GOAL:
Repeat all of the records verbatim.

TASK INPUT:
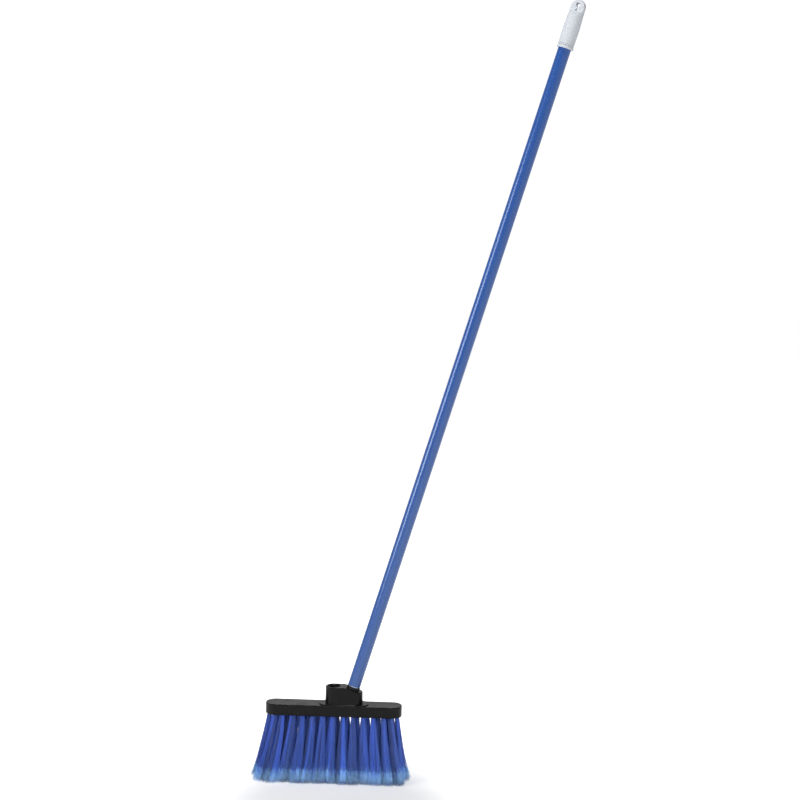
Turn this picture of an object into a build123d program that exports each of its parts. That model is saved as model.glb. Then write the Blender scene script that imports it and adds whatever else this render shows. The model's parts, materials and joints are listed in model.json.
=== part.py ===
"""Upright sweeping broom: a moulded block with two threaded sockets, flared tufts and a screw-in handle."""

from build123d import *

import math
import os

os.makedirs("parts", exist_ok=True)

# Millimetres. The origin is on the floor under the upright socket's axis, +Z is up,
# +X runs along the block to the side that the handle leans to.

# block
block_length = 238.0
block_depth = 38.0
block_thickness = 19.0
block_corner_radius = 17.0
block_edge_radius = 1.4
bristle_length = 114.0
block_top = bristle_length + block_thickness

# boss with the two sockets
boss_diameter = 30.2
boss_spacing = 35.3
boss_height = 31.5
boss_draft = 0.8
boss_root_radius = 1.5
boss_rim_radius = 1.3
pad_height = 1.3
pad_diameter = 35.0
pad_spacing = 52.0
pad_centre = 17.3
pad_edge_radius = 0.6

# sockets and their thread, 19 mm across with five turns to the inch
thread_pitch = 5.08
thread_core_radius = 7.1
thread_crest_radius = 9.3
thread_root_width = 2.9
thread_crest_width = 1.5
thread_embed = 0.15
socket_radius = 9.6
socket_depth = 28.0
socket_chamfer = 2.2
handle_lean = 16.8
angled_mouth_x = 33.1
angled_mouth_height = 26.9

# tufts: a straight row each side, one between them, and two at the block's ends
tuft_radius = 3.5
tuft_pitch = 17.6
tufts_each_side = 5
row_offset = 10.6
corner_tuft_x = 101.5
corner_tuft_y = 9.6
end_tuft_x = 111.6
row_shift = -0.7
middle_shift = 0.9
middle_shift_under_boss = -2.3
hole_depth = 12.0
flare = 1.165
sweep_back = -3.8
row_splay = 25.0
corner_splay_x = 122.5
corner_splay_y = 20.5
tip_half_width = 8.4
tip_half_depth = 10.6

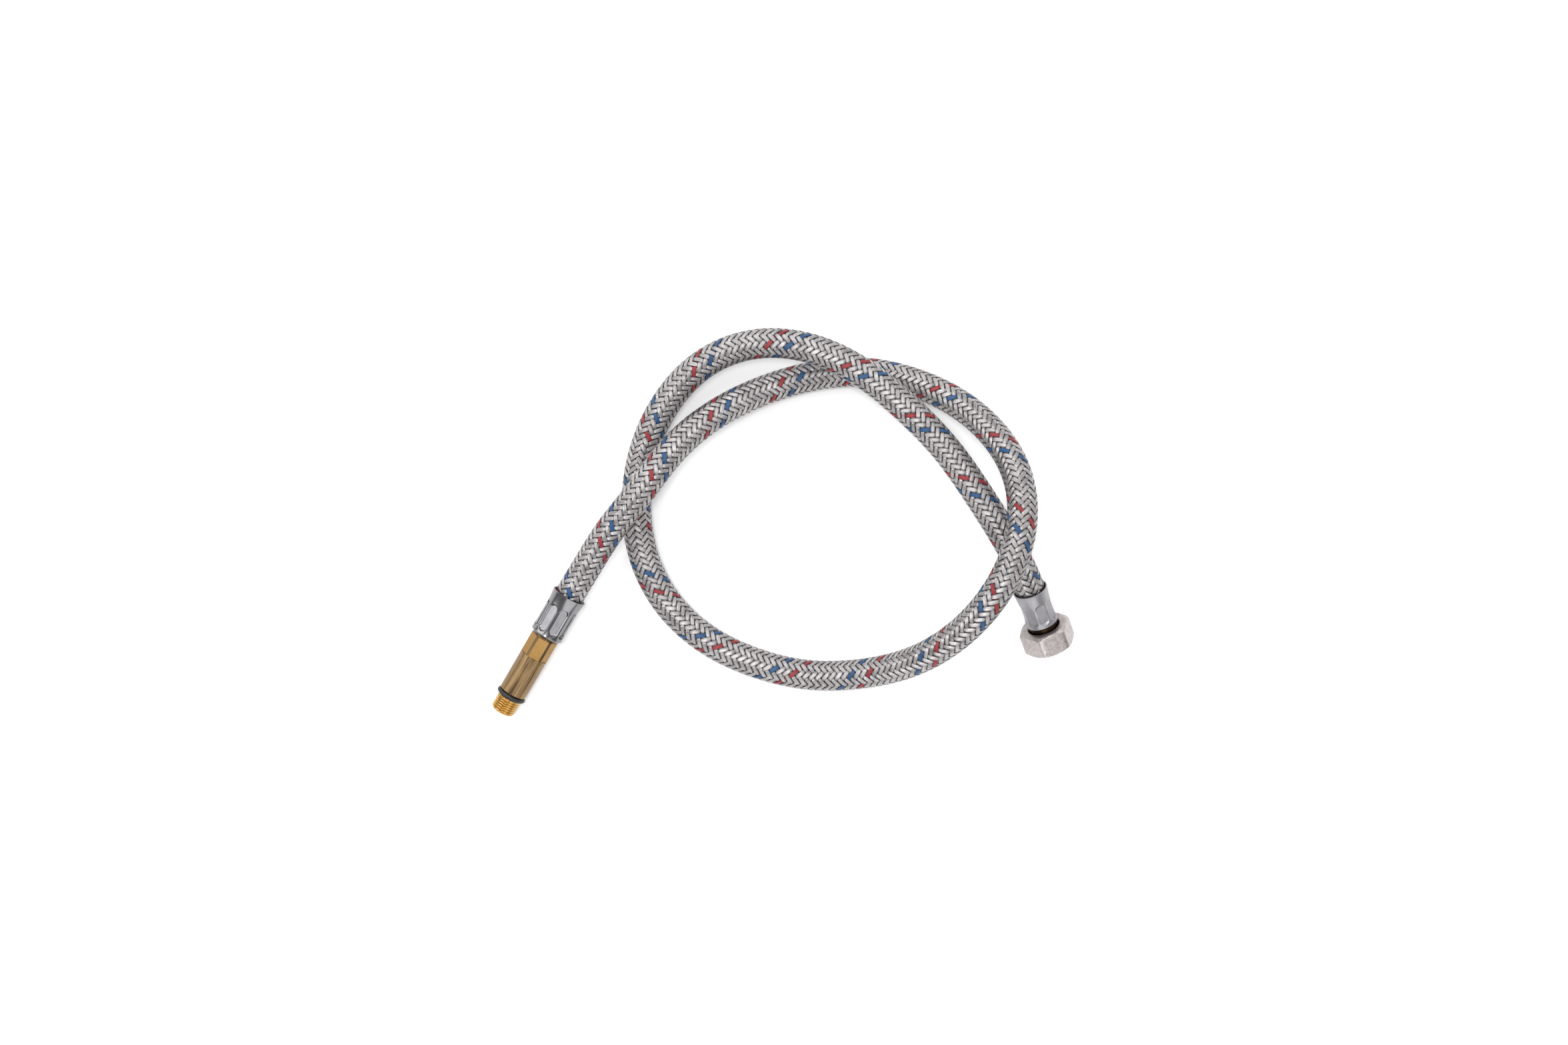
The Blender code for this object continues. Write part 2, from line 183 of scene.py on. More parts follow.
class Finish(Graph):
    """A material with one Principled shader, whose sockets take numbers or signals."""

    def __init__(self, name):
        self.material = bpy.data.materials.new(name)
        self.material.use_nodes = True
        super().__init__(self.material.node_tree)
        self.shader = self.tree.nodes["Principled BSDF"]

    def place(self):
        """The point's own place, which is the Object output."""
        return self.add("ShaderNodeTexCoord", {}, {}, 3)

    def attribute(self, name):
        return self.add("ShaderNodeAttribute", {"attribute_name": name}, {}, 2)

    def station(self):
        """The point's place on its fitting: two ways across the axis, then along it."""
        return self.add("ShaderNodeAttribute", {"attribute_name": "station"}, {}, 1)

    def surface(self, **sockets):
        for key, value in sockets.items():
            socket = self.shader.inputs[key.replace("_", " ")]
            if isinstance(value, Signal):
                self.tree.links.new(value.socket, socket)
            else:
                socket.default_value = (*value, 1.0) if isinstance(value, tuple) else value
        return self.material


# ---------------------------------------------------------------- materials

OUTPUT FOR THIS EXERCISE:
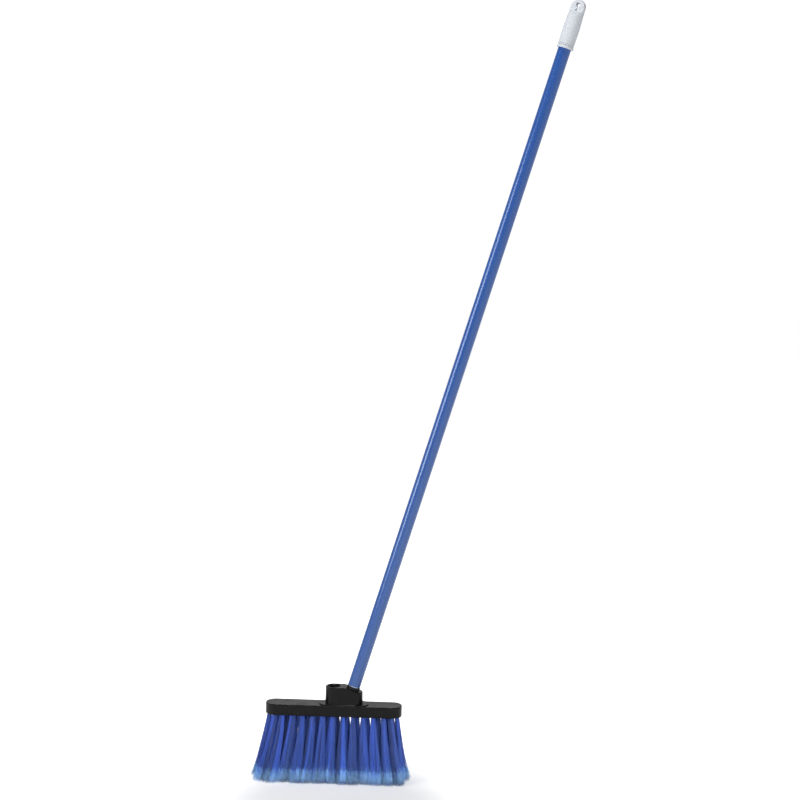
Turn this picture of an object into a build123d program that exports each of its parts. That model is saved as model.glb. Then write the Blender scene script that imports it and adds whatever else this render shows. The model's parts, materials and joints are listed in model.json.
=== part.py ===
"""Upright sweeping broom: a moulded block with two threaded sockets, flared tufts and a screw-in handle."""

from build123d import *

import math
import os

os.makedirs("parts", exist_ok=True)

# Millimetres. The origin is on the floor under the upright socket's axis, +Z is up,
# +X runs along the block to the side that the handle leans to.

# block
block_length = 238.0
block_depth = 38.0
block_thickness = 19.0
block_corner_radius = 17.0
block_edge_radius = 1.4
bristle_length = 114.0
block_top = bristle_length + block_thickness

# boss with the two sockets
boss_diameter = 30.2
boss_spacing = 35.3
boss_height = 31.5
boss_draft = 0.8
boss_root_radius = 1.5
boss_rim_radius = 1.3
pad_height = 1.3
pad_diameter = 35.0
pad_spacing = 52.0
pad_centre = 17.3
pad_edge_radius = 0.6

# sockets and their thread, 19 mm across with five turns to the inch
thread_pitch = 5.08
thread_core_radius = 7.1
thread_crest_radius = 9.3
thread_root_width = 2.9
thread_crest_width = 1.5
thread_embed = 0.15
socket_radius = 9.6
socket_depth = 28.0
socket_chamfer = 2.2
handle_lean = 16.8
angled_mouth_x = 33.1
angled_mouth_height = 26.9

# tufts: a straight row each side, one between them, and two at the block's ends
tuft_radius = 3.5
tuft_pitch = 17.6
tufts_each_side = 5
row_offset = 10.6
corner_tuft_x = 101.5
corner_tuft_y = 9.6
end_tuft_x = 111.6
row_shift = -0.7
middle_shift = 0.9
middle_shift_under_boss = -2.3
hole_depth = 12.0
flare = 1.165
sweep_back = -3.8
row_splay = 25.0
corner_splay_x = 122.5
corner_splay_y = 20.5
tip_half_width = 8.4
tip_half_depth = 10.6

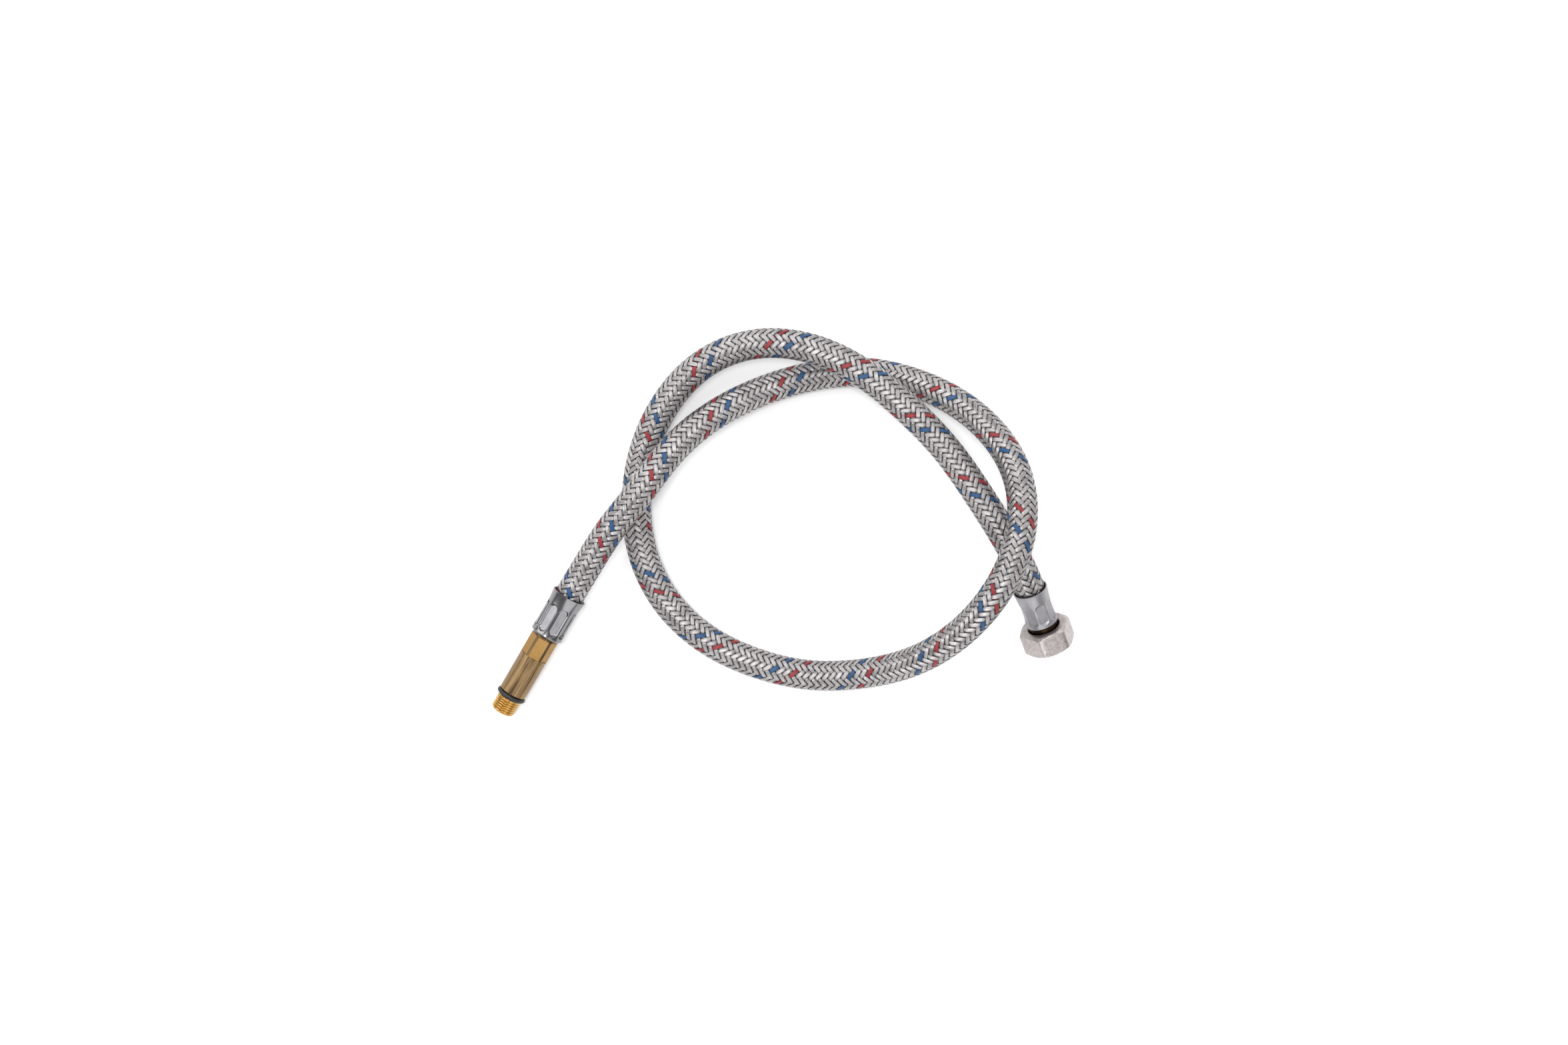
The Blender code for this object continues. Write part 2, from line 183 of scene.py on. More parts follow.
class Finish(Graph):
    """A material with one Principled shader, whose sockets take numbers or signals."""

    def __init__(self, name):
        self.material = bpy.data.materials.new(name)
        self.material.use_nodes = True
        super().__init__(self.material.node_tree)
        self.shader = self.tree.nodes["Principled BSDF"]

    def place(self):
        """The point's own place, which is the Object output."""
        return self.add("ShaderNodeTexCoord", {}, {}, 3)

    def attribute(self, name):
        return self.add("ShaderNodeAttribute", {"attribute_name": name}, {}, 2)

    def station(self):
        """The point's place on its fitting: two ways across the axis, then along it."""
        return self.add("ShaderNodeAttribute", {"attribute_name": "station"}, {}, 1)

    def surface(self, **sockets):
        for key, value in sockets.items():
            socket = self.shader.inputs[key.replace("_", " ")]
            if isinstance(value, Signal):
                self.tree.links.new(value.socket, socket)
            else:
                socket.default_value = (*value, 1.0) if isinstance(value, tuple) else value
        return self.material


# ---------------------------------------------------------------- materials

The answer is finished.